Kritik aus Deutschland und der EU

Verschiedene deutsche Politiker kritisierten die Festnahmen, aber auch das Schweigen der deutschen Regierung diesbezüglich. Die LINKEN-Bundestagsabgeordnete Ulla Jelpke erklärte, mit der Festnahme der beiden Bürgermeister habe die türkische Regierung erneut ihr »diktatorisches Gesicht« gezeigt. Mit solchen Maßnahmen, die eher »putschistischen Militärjuntas« als einem demokratisch gewählten Präsidenten zuzurechnen seien, werde der demokratische Wille der Bevölkerung von Diyarbakir mit Füßen getreten.

Sevim Dagdelen von der Linksfraktion warnte vor einer »Eskalation des Konfliktes« infolge der Festnahmen der Bürgermeister. Sie erinnerte auch daran, dass Menschenrechtsorganisationen mehrfach den Vorwurf der Folter von Inhaftierten in der Türkei erhoben hätten. Die Bundesregierung forderte sie auf, »ihre Premiumpartnerschaft« mit dem islamisch-konservativen Präsidenten der Türkei, Recep Tayyip Erdogan, zu beenden und sich für Demokratie und Menschenrechte einzusetzen. Auch der Bundesvorsitzende der Grünen, Cem Özdemir, äußerte sich auf Twitter besorgt: »Das Letzte was die Türkei braucht, ist eine weitere Eskalation. Die Verhaftung der Bürgermeisterin von Diyarbakir ist kein gutes Zeichen.«

Die Europa-Abgeordnete der LINKEN, Martina Michels, äußerte sich ebenfalls kritisch zur Rolle der Europäischen Union: »Zu allem schweigt die EU und setzt ungerührt ihren Dialog mit türkischen Repräsentanten der Regierung, mit ihrem Premiumpartner fort, wenn es um die Absicherung der eigenen Abschottungspolitik gegenüber Flüchtlingen geht.« Merkel spiele darin eine »üble Rolle« und übersehe seit langem, dass »die Destabilisierung der türkischen Gesellschaft schon lange in Deutschland angekommen ist«.

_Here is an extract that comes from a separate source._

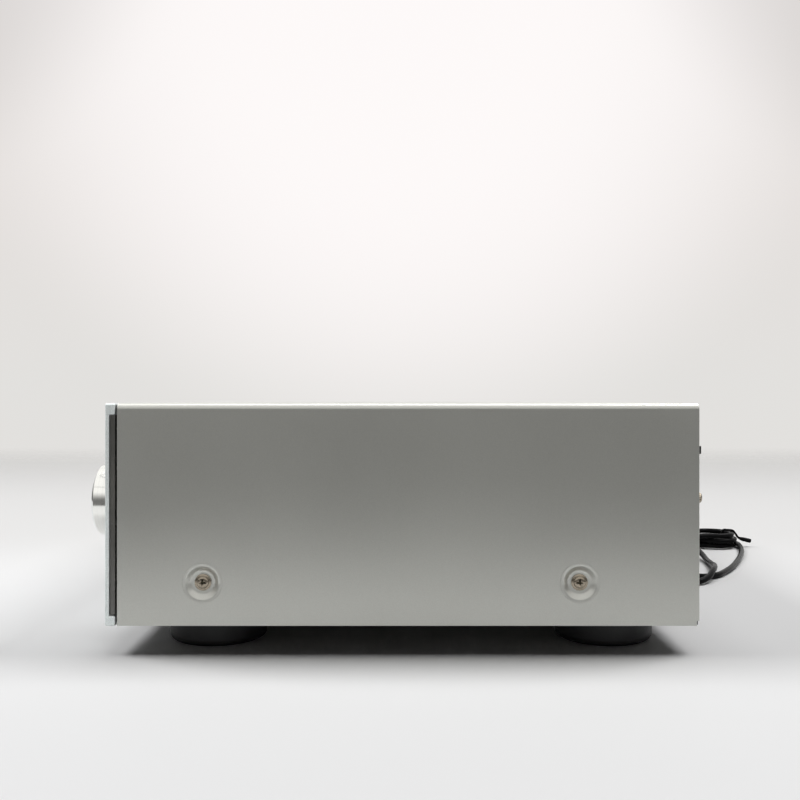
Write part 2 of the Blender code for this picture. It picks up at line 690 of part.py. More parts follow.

Der Sprecher des Generelsekretärs des Europarates forderte auf Twitter eine Erklärung von der türkischen Regierung für die Festnahmen.

Türkei geht brutal gegen Oppositionelle, Linke und kurdische Politiker vor

Die Festnahmen seien im Zuge von Anti-Terror-Ermittlungen erfolgt, hieß es von den türkischen Behörden. Das autoritäre Regime in der Türkei geht mit dieser Begründung auch gegen Oppositionelle, Linke und kurdische Politiker vor. Diyarbakir wird immer wieder von Kämpfen zwischen türkischen Sicherheitskräften und Anhängern der verbotenen Arbeiterpartei Kurdistans erschüttert. Die PKK wird von der türkischen Regierung als Terrororganisation bezeichnet.

Die Regierung in Ankara hatte im September 28 gewählte Bürgermeister abgesetzt. 24 von ihnen wurden wegen angeblicher Kontakte zur PKK aus dem Amt entfernt, die vier übrigen wegen vermeintlichen Verbindungen zur Gülen-Bewegung. Die Bewegung des islamischen Predigers Fethullah Gülen wird von der Regierung in Ankara für den gescheiterten Militärputsch vom 15. Juli verantwortlich gemacht. Der mehrheitlich kurdische Südosten der Türkei kommt seit dem Ende eines Waffenstillstands zwischen der PKK und der Armee im Juli 2015 nicht mehr zur Ruhe. Seither wurden zahlreiche kurdische Zivilisten, Guerilla-Kämpfer und türkische Sicherheitskräfte getötet.